Vettel was born on 3 July 1987 in Heppenheim, West Germany. He began karting at the age of three and entered competitive kart series in 1995. After winning the junior European Karting Championship in 2001, he progressed to single-seater cars. In 2004 he dominated the Formula BMW ADAC championship with 18 victories from 20 races, a performance that brought him to the attention of the Red Bull Junior Team and attracted a test offer from Williams. That dominance made Formula Three the logical next step.

Vettel drove for ASL Mücke Motorsport in the 2005 Formula 3 Euro Series. He finished fifth in the final standings with 63 points and won the Rookie Cup, which recognised the highest-placed first-year competitor. His performances over the course of the season confirmed that he had the pace and consistency to compete at the front of a strong field. Williams awarded him a Formula One test session as a reward for his Formula BMW title, and he also conducted testing for the BMW Sauber Formula One team during the same period, foreshadowing the professional relationship that would accelerate his path to the Grand Prix grid.
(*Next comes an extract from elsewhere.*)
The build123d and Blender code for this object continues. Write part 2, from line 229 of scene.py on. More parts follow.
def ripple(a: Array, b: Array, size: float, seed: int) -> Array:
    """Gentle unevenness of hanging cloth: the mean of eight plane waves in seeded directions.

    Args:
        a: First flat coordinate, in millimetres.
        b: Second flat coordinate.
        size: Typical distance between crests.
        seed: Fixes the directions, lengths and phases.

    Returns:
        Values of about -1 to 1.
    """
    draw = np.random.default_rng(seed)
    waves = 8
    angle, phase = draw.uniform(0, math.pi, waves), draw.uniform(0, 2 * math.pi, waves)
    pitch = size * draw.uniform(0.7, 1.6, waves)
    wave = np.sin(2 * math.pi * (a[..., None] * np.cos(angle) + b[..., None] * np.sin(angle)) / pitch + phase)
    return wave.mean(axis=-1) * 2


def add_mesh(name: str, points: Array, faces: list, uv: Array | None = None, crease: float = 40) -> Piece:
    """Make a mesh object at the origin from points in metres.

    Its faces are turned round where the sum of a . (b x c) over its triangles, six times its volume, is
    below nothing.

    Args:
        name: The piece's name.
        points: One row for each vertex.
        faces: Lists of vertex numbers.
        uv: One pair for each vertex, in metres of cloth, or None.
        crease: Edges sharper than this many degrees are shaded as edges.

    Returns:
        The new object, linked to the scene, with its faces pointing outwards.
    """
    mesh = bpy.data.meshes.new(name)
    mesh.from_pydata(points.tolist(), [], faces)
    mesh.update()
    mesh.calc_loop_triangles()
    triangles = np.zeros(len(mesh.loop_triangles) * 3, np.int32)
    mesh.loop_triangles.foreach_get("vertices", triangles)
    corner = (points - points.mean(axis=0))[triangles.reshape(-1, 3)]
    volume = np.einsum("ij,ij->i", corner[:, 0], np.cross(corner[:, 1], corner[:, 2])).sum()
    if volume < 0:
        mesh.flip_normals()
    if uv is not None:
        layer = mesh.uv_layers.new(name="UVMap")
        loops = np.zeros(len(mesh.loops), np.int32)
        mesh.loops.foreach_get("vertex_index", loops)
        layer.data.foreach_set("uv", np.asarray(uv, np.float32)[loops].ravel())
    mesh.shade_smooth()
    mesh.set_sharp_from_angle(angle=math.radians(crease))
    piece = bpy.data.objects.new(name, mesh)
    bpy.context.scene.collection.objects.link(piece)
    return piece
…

Vettel returned to the Formula 3 Euro Series in 2006, by which point BMW Sauber had elevated him to the role of test driver for the Formula One team — a position he held simultaneously with his F3 campaign. He finished the 2006 season as runner-up behind Paul di Resta, taking several race victories across the calendar. Vettel also participated in the 2006 Formula Renault 3.5 Series during the same year, finishing first and second at Misano in his opening two rounds before a serious hand injury — a finger nearly severed by flying debris following an accident at Spa-Francorchamps — interrupted his programme. He nonetheless competed in the 2006 Masters of Formula 3 at Zandvoort the following weekend, finishing sixth. His F3 runner-up result and his concurrent BMW Sauber test role meant that by the close of 2006 he was already being managed as a Formula One driver in waiting.
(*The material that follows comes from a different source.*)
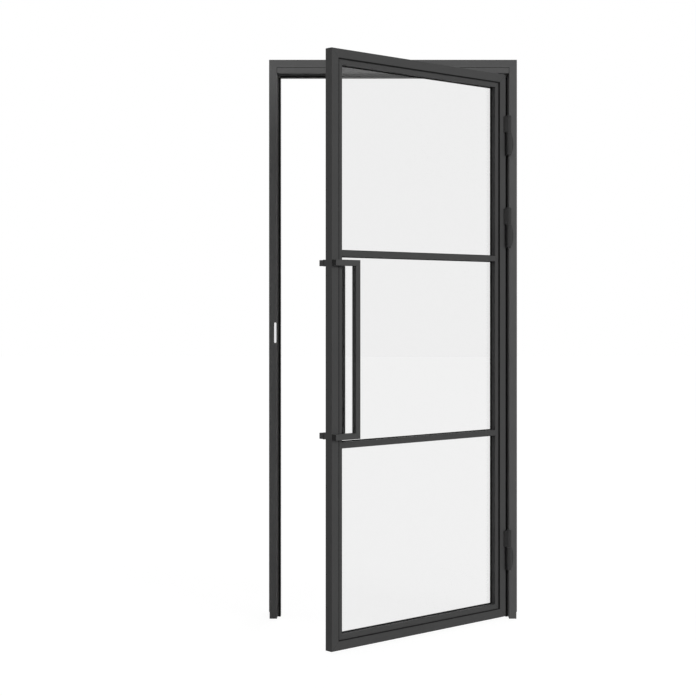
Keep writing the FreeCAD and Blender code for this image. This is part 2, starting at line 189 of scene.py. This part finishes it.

Vettel competed in the 2007 Formula Renault 3.5 Series at the start of that year, taking his first win at the Nürburgring, and was leading the championship when BMW Sauber called him up permanently following Robert Kubica's crash at the 2007 Canadian Grand Prix. He made his Formula One race debut at the United States Grand Prix, scoring a point and becoming the then-youngest points scorer in the championship's history. His rapid rise from F3 to a points-scoring Formula One debut within roughly two years confirmed that the European F3 campaign had achieved its purpose.
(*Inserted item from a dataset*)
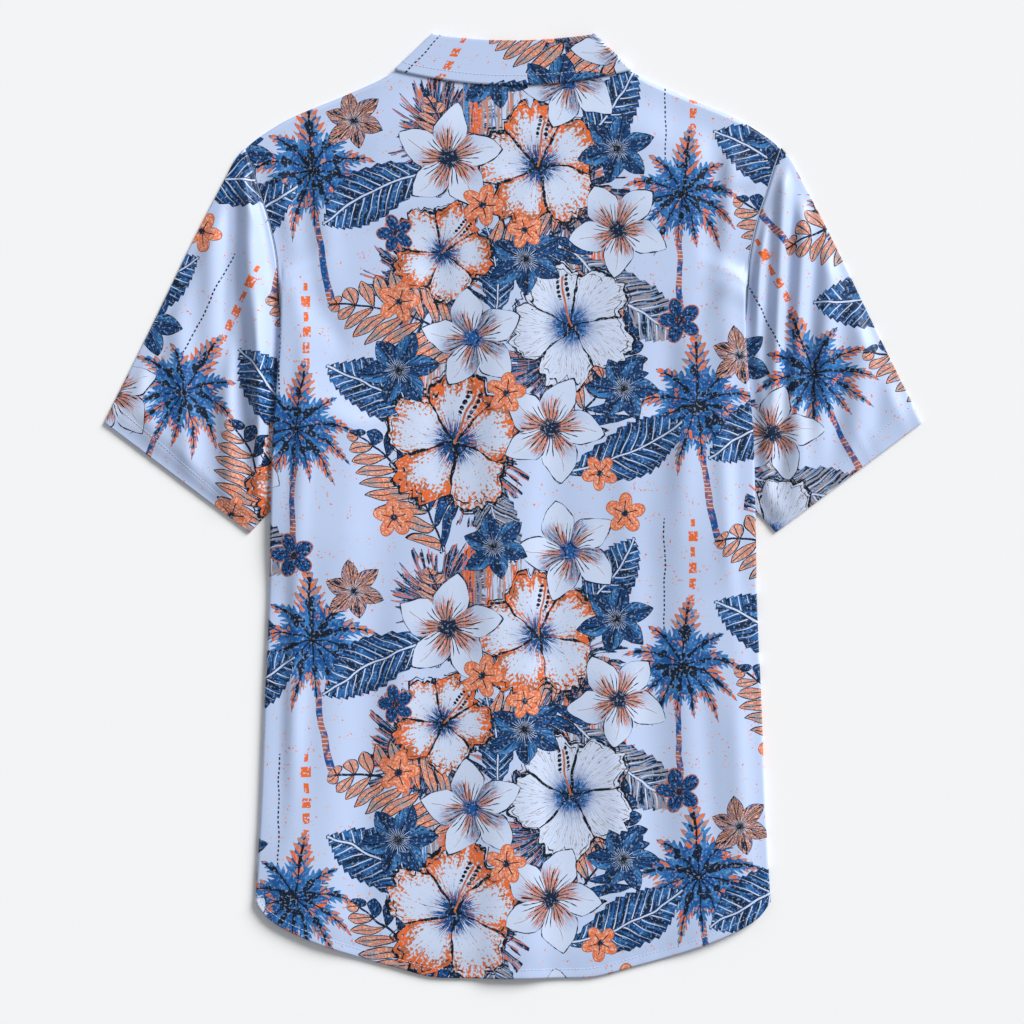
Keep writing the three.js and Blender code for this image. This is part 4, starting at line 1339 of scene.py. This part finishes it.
def paint_blossom(canvas: Canvas) -> None:
    """Paints small orange blossoms."""
    u, v, mask, kind = canvas.local(Motif.BLOSSOM, 0.2)
    petals = Petals.of(u, v, 5)
    edge = petals.oval(0.54, 0.42, 0.31)
    fill = edge.below(0) & mask
    fray = canvas.noise(petals.near * 6.0, petals.radius * 2.0, petals.chance * 5.0, 2.4, 1)
    canvas.blend(fill, canvas.sponge.ramp(0.47, 0.62), Inks.orange, Inks.peach)
    canvas.blend(fill & kind, fray.ramp(0.4, 0.55), Inks.navy, Inks.royal)
    canvas.paint(fill & petals.aside.size().below(0.025) & petals.along.below(0.6), Inks.line)
    canvas.paint(mask & edge.size().below(0.02), Inks.rust)
    canvas.paint(mask & (petals.radius - fray * 0.2).below(0.06), Inks.navy)


PAINTERS = (
    paint_shade,
    paint_brush,
    paint_palm,
    paint_leaf,
    paint_fern,
    paint_hibiscus,
    paint_plumeria,
    paint_lily,
    paint_blossom,
)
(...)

Vettel's Formula 3 Euro Series record is modest in raw championship terms — a Rookie Cup and a runner-up — but it sits within a career arc defined by rapid escalation. The technical feedback role with BMW Sauber, conducted while still competing in F3, gave him an unusual dual education: he was simultaneously learning race craft at the junior level and developing his understanding of a Formula One car's engineering requirements. That combination made him unusually well prepared for his Grand Prix debut and is broadly cited as a factor in the smoothness of his transition. He would go on to win 53 Formula One Grands Prix and become the youngest world champion in the sport's history.